Students offer heart-felt advice about friendship

Take the advice of theses Sellman fourth-graders and remember your friends on Valentine’s Day. From left: front row, Sophia Sieng, Brian Peterson and Krista Braun; back row, Joey Pauley, Stevie Tensmeyer, Stephanie Cox, Anna Grosse and Jessica Anderson.

By Regina Villiers.  Originally published in The Suburban Life February 12, 1997, 

added February 13, 2019.

Since the fourth century, the friendship of Damon and Pythias has been the classic example of the perfect friendship and of love between friends.  The poet, Lord Byron, wrote:  “Friendship is love without his wings.”

     If you have any trouble figuring out who your friends are, or deciding what friendship is, maybe you should ask the fourth-graders at Sellman School.  They could tell you all you need to know about friendship.

     Last fall, all fourth-grade students in Sellman’s language arts classes read and studied the book,  “There’s a Boy in the Girls’ Bathroom,” by Louis Sacher.

      The book is about Bradley Chalkers, who has no friends.  Not one. He sits in the last seat in the back row.  No one will sit next to him, and no one likes him, not even his teacher.  But a new, young counselor, Carla, comes to school, and she likes Bradley.

     She teaches him to believe in himself and to change.  When Bradley becomes a friend to others, he finds he has friends, people who like and who want to be with him.

     It’s a funny book, but it also teaches a great lesson.

     After he class finished the book, teacher Dianna Bartles asked her students to think about it.  Then she asked them to write out the answers to two questions:  What makes someone a friend?  Are you a good friend? 

     Some of their answers were standard statements and came out pretty much the same.

     But others showed originality and bordered on profundity.

     For instance, Sophia Sieng said:  “A good friend likes your name.”

     Our names are important to all of us.  We want our names remembered by the people who love us, and Shakespeare wrote:  “Good name in man and woman is the immediate jewel in their souls.”

     But it means even more to Sophia for someone to like her name.  She has just moved here from Cambodia.  This is her first year here, and she is awash in new things to learn – new language, new school, and new friends.  To have a friend who knows and likes her name must, indeed, be the “jewel of her soul.”

     There are certain times in life when a kid especially needs a friend.  A kid, just because he’s shorter or skinnier, doesn’t want to be always chosen last when there’s a game to be played.

     Brian Peterson addressed this:  “ A good friend would not choose you last,” he wrote.

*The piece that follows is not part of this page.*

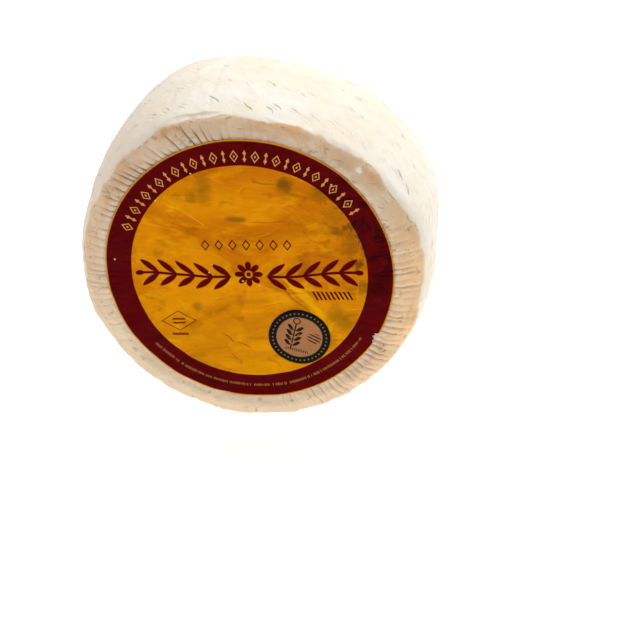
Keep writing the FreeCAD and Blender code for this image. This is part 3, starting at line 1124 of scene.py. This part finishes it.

     Riding a school bus can be a frightening thing for a shy kid.  It can make you feel all alone in a crowd.

     “A good friend will sit on the bus with you,” Stephanie Cox wrote.  I agree with that. I’d want a friend to sit with me.

     Many of the students put loyalty highest on their list of friendship requirements.

     “A good friend would stand up for you,” Jessica Anderson wrote.

     And Anna Grosse echoed the loyalty theme with:  “A good friend won’t rat on you.”

     Krista Braun made a statement that hit me in the heart.  “ A good friend won’t read your diary,” she wrote.

     Now, I don’t know if anyone has read Krista’s diary, but someone read mine when I was young.  I never quite recovered from it.  Not only did she read it, but she confronted me and told others.  It wasn’t that I’d written something as bad as a crime committed, but it was private.  This was a person close to me, who destroyed our relationship, destroyed my trust, and worst of all, invaded my privacy.

     For years and years after, I never kept another diary, or even wrote things down.  Being a writer, this hampered me a lot.  There are tears in my life devoid of written details.

     Several of the kids were on my wavelength about one of the most important things a friend can do.

     “A good friend will tell jokes to you.”  Brian Peterson said.

     And Joey Pauley said:  “A good friend will make you laugh.”

     Having a friend who makes you laugh is much better than having a psychiatrist.  And it’s lots and lots cheaper, even when you have a friendship by long-distance telephone.

     For years, my friend, Louise, kept me out of therapy.  She still does, even though she now lives in Colorado, and our laughs are transmitted by AT&T and the mailman.

     Finally, Stevie Tensmeyer came up with my favorite.

     “A good friend,” he wrote, “won’t act like an idiot and annoy you.”

     That’s for sure.  Not only did Stevie not act like and idiot and annoy me, but he also made me lough.  I think that makes him my friend.

     So on this Valentine’s Day, take the advice of these young friendship experts.  Think of who your friends are, and remember them.

     Better yet, be a friend to someone.  And make someone laugh.  It’s something a friend would do.